November 5, 2024
PJM MIC Briefs: March 10, 2021
RPM Issue Charge Endorsed
PJM stakeholders endorsed an issue charge regarding the allocation of capacity transfer rights after delaying the vote last month.

PJM stakeholders endorsed an issue charge regarding the allocation of capacity transfer rights (CTRs) after delaying the vote last month when stakeholders raised questions about the initiative’s scope and potential impact.

The vote on the issue charge, originally advanced by Buckeye Power, was endorsed with 79% support at last week’s Market Implementation Committee meeting.

Kevin Zemanek, director of system operations for Buckeye Power, reviewed the problem statement and issue charge, saying current rules are exposing his cooperative to price separation. Zemanek said the issue charge was changed after stakeholder feedback received last month at the MIC. (See “RPM Capacity Transfer Rights,” PJM MIC Briefs: Feb. 10, 2021.)
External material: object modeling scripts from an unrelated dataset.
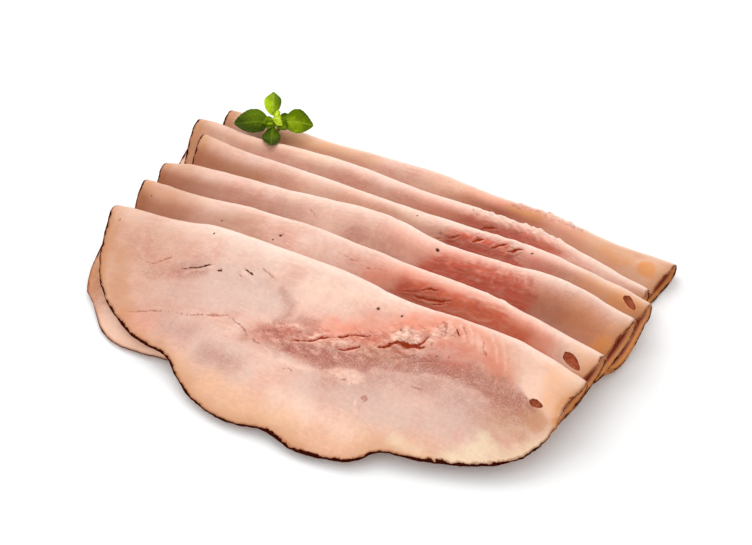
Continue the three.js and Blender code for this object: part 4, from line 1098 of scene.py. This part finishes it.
def buildLeaf(leaf, seed):
    half = (leaf["length"] / 2, leaf["width"] / 2)
    wide, high = basil["grid"]
    u, w, edge = roundedGrid(np.linspace(-1, 1, wide), np.linspace(-1, 1, high),
                             outlineReach(basil["outline"], (1, 1)), half)
    # midrib, and side veins that leave it at a slant and bend towards the tip
    along = u / half[0]
    w = w * (1 - leaf["point"] * np.clip(along, 0, 1) ** 2)
    aside = np.abs(w) / half[1]
    midrib = bell(w / (0.28 - 0.12 * along))               # mm, finer towards the tip
    phase = (along - 0.55 * aside - 0.25 * aside ** 2) * basil["veinsPerSide"]       # whole at each vein
    side = bell((phase - np.round(phase)) / 0.085) * (1 - bell(aside / 0.12)) * np.clip(1.25 - aside, 0, 1)
    side = side * (along > -0.9)
    puff = -basil["puff"] * np.cos(2 * math.pi * phase) * ramp(aside, 0, 0.4)
    lift = puff - basil["midribDepth"] * midrib - basil["veinDepth"] * side
    lift = (lift + 0.05 * latticeNoise(u, w, 0.8, seed)) * min(leaf["width"] / 8, 1)
    top, bottom = leafPlaces(leaf, u, w, lift), leafPlaces(leaf, u, w, lift * 0.6)
    bottom[:, 2] -= basil["thickness"] * np.sqrt(np.clip(1.04 - edge ** 8, 0, 1))
    ring = ringOf(wide, high)
    after = np.roll(ring, -1)
    faces = np.concatenate([gridQuads(wide, high), gridQuads(wide, high, len(top))[:, ::-1],
                            np.stack([after, ring, ring + len(top), after + len(top)], 1)])
    vein = np.clip((0.5 * midrib + 0.13 * side) * leaf["veins"], 0, 1)
    # darker towards the tip and the rim, and to one side by the leaf's shade
    tone = leaf["tone"] + 0.12 - 0.14 * along - 0.2 * edge ** 2 + leaf["shade"] * w / half[1]
    attributes = {"leafPlace": np.tile(np.stack([u, w, np.full(len(u), seed * 7.0)], 1), (2, 1)),
                  "leafTone": np.tile(tone, 2), "leafVein": np.concatenate([vein, vein * 0.5])}
    points = toMetres(np.concatenate([top, bottom]))
    return meshObject("basil_" + leaf["name"], points, faces.tolist(), attributes, leafGreen)


def buildTube(name, places, radii, tone):
    # a stalk or stem through places, closed at both ends
    places, count, sides = np.array(places, float), len(places), basil["tubeSides"]
    angles = np.arange(sides)[:, None] * 2 * math.pi / sides
    rings = []
    for i in range(count):
        ahead = places[min(i + 1, count - 1)] - places[max(i - 1, 0)]
        ahead /= np.linalg.norm(ahead)
        first = np.cross(ahead, [0.3, 0.2, 1.0])
        first /= np.linalg.norm(first)
        second = np.cross(ahead, first)
        rings.append(places[i] + radii[i] * (np.cos(angles) * first + np.sin(angles) * second))
    points = toMetres(np.concatenate(rings + [places[:1], places[-1:]]))
    faces = []
    start, end, last = count * sides, count * sides + 1, (count - 1) * sides
    for j in range(sides):
        k = (j + 1) % sides
        faces += [[i * sides + j, i * sides + k, (i + 1) * sides + k, (i + 1) * sides + j]
                  for i in range(count - 1)]
        faces += [[start, k, j], [end, last + j, last + k]]
    attributes = {"leafPlace": points * 1000, "leafTone": np.full(len(points), tone),
                  "leafVein": np.zeros(len(points))}
    return meshObject(name, points, faces, attributes, leafGreen)


def buildBud():
    # the closed young leaves in the middle, as overlapping scales round a core, each turned by 2.4 radians
    along = basil["bud"]["along"]
    core = [basilPlace + basilTurn @ np.array([along - 0.1 * i, 0.7 * i - 1.7, 0.7 + 0.3 * i])
            for i in range(6)]
    pieces = [buildTube("basil_budCore", core, [0.5, 1.1, 1.35, 1.3, 1.1, 0.6], 0.95)]
    for i in range(basil["bud"]["scales"]):
        leaf = {"name": f"budScale{i}", "turn": math.degrees(i * 2.4), "length": 2.9 - 0.1 * i,
                "width": 2.8 - 0.1 * i, "from": -0.6, "slope": 20 + 3 * i, "roll": 12, "droop": 0.6,
                "cup": 0.3, "point": 0, "tone": 1.0 - 0.02 * i, "shade": 0, "veins": 0}
        scale = buildLeaf(leaf, 60 + i)
        shift = basilTurn @ np.array([along - 0.05 * i, 0.38 * i - 1.5, 1.2 + 0.2 * i])
        scale.data.transform(Matrix.Translation(shift / 1000))
        pieces.append(scale)
    return pieces


def buildStalks():
    # the stem under the bud, and a stalk from it to each leaf
    bud = basil["bud"]
    heart, foot = (basilPlace + basilTurn @ np.array([bud["along"], 0, bud["rise"] - down])
                   for down in (0, basil["stemLength"]))
    steps = np.linspace(0, 1, 9)[:, None]
    stemRadii, stalkRadii = [0.45] + [0.62] * 6 + [0.8, 0.5], [0.5] * 5 + [0.42, 0.38, 0.3, 0.2]
    pieces = [buildTube("basil_stem", foot + (heart - foot) * steps, stemRadii, 0.45)]
    start = heart - basilTurn @ np.array([0, 0, 0.8])
    for leaf in basil["leaves"]:
        end = leafPlaces(leaf, np.array([1.4 - leaf["length"] / 2]), np.array([0.0]), np.array([-0.25]))[0]
        bowed = start + (end - start) * steps + np.sin(steps * math.pi) * np.array([0, 0, -0.25])
        pieces.append(buildTube("basil_stalk_" + leaf["name"], bowed, stalkRadii, 0.5))
    return pieces


basilPieces = [buildLeaf(leaf, 40 + i) for i, leaf in enumerate(basil["leaves"])]
basilPieces += buildBud() + buildStalks()
for piece in basilPieces:
    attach(piece, "root")
    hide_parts("basil_tip")
print("basil tip made,", len(basilPieces), "pieces")

# Camera, floor and light
stage = {
    "azimuth": 27.6, "elevation": 45, "distance": 0.85, "nearest": 0.01, "lens": 110.6,   # degrees, m, mm
    "lookAt": (-0.00214, 0.01821, 0),
    "floor": "#fefefe", "floorRoughness": 0.8, "floorHalf": 3, "floorLevel": -0.0002,   # where the rims rest
    "sky": "#ffffff", "skyStrength": 0.92,
    "lights": [      # place and size in metres, power in watts and tint
        ("windowBackLeft", (-0.7, 0.6, 1.0), 1.3, 7.8, (1, 0.99, 0.97)),
        ("fillFront", (-0.4, -1.1, 0.9), 1.2, 2, (1, 1, 1))],
}


def placeCamera():
    turn, rise = math.radians(stage["azimuth"]), math.radians(stage["elevation"])
    back = Vector((math.sin(turn) * math.cos(rise), -math.cos(turn) * math.cos(rise), math.sin(rise)))
    right = Vector((math.cos(turn), math.sin(turn), 0))
    camera = bpy.data.objects.new("camera", bpy.data.cameras.new("camera"))
    camera.data.lens, camera.data.clip_start = stage["lens"], stage["nearest"]
    camera.matrix_world = Matrix((right, back.cross(right), back)).transposed().to_4x4()
    camera.location = Vector(stage["lookAt"]) + back * stage["distance"]
    bpy.context.collection.objects.link(camera)
    bpy.context.scene.camera = camera


def placeLight(name, place, size, power, tint):
    # a soft square light that faces the middle of the ham
    light = bpy.data.objects.new(name, bpy.data.lights.new(name, "AREA"))
    light.data.size, light.data.energy, light.data.color = size, power, tint
    light.location = place
    light.rotation_euler = (-Vector(place)).to_track_quat("-Z", "Y").to_euler()
    bpy.context.collection.objects.link(light)


def makeFloor():
    # Smooth matt painted board, so pale that only soft shadows show on it.
    material, tree = emptyMaterial("paleMattBoard")
    surface = addNode(tree, "BsdfPrincipled", {
        "Base Color": stage["floor"], "Roughness": stage["floorRoughness"]})
    addNode(tree, "OutputMaterial", {"Surface": surface})
    corners = stage["floorHalf"] * np.array([(-1, -1, 0), (1, -1, 0), (1, 1, 0), (-1, 1, 0)], float)
    floor = meshObject("floor", corners, [[0, 1, 2, 3]], {}, material)
    floor.location.z = stage["floorLevel"]
    floor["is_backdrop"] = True


def makeSky():
    world = bpy.data.worlds.new("paleRoom")
    world.use_nodes = True
    background = world.node_tree.nodes["Background"]
    background.inputs["Color"].default_value = linearColour(stage["sky"])
    background.inputs["Strength"].default_value = stage["skyStrength"]
    bpy.context.scene.world = world


placeCamera()
makeFloor()
makeSky()
for light in stage["lights"]:
    placeLight(*light)
bpy.context.scene.view_settings.view_transform = "Standard"
print("stage set")

visualBox = [list(corner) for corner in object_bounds()]
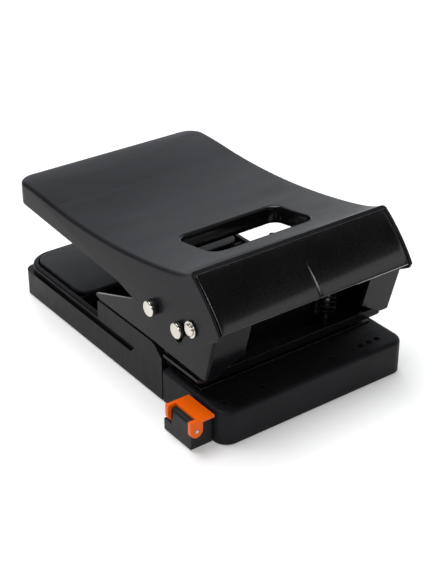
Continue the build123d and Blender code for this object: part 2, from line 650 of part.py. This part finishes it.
# ---------------------------------------------------------------------------
# Chip drawer
# ---------------------------------------------------------------------------
drawer_len = rear_y - drawer_front_y
side_t = 3.9
with BuildPart() as chip_drawer:
    # outer walls
    with BuildSketch(Plane.XY.offset(plate_z0)) as walls:
        with Locations((0, (rear_y + drawer_front_y) / 2)):
            Rectangle(base_w, drawer_len)
        fillet(walls.vertices().group_by(Axis.Y)[-1], 8)
    extrude(amount=27.0 - plate_z0)
    # the rim above the finger recess has rounder rear corners than the wall below it
    with BuildSketch(Plane.XY.offset(19.6)) as rim_cut:
        with Locations((0, (rear_y + 5 + 80.0) / 2)):
            Rectangle(base_w + 10, rear_y + 5 - 80.0)
        with BuildSketch(Plane.XY.offset(19.6), mode=Mode.SUBTRACT) as rim_keep:
            with Locations((0, (rear_y - 0.3 + 60.0) / 2)):
                Rectangle(base_w, rear_y - 0.3 - 60.0)
            fillet(rim_keep.vertices().group_by(Axis.Y)[-1], 20)
    extrude(amount=10, mode=Mode.SUBTRACT)
    fillet(chip_drawer.edges().filter_by(lambda e: e.center().Z > 26.9 and (abs(e.center().X) > 72 or e.center().Y > 115)), 1.5)
    # raised side walls beside the mechanism
    with BuildSketch(Plane.YZ.offset(-half_w)) as raised:
        with BuildLine():
            Polyline((20.5, 20.0), (20.5, 38.6), (19.0, 40.0), (-44.5, 40.0), (-48.0, 38.8), (drawer_front_y, 32.3), (drawer_front_y, 20.0), (20.5, 20.0))
        make_face()
    extrude(amount=base_w)
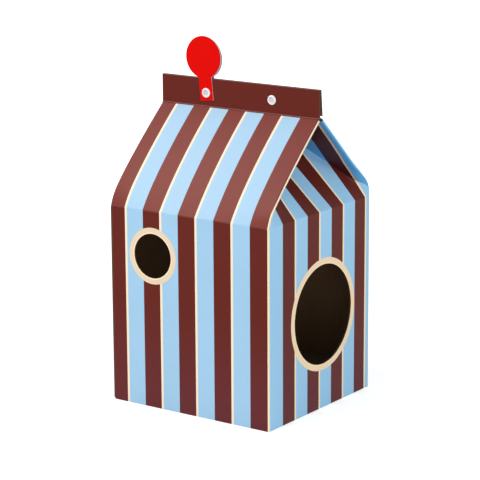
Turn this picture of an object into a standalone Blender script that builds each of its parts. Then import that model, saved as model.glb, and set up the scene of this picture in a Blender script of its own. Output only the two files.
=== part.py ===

“We think we’ve modified our issue charge to account for all the comments we’ve received,” Zemanek said.

capacity transfer rights
PJM Monitor Joe Bowring | © RTO Insider

Under the Reliability Pricing Model (RPM), Zemanek said, CTRs return to load-serving entities capacity market congestion revenues occurring when there’s a difference between the prices paid by load and market revenue received by cleared resources. CTRs permit LSEs with load inside a constrained locational delivery area (LDA) to receive a credit for the import of capacity from a lower-priced region.

Zemanek said PJM does not have a way to allocate CTRs to an LSE that will correspond to the network load identified in the RTO’s network integration transmission service agreement. Instead, Zemanek said, PJM allocates CTRs pro rata to each LSE serving load in the LDA or zone based on the LSE’s share of the zonal unforced capacity obligation.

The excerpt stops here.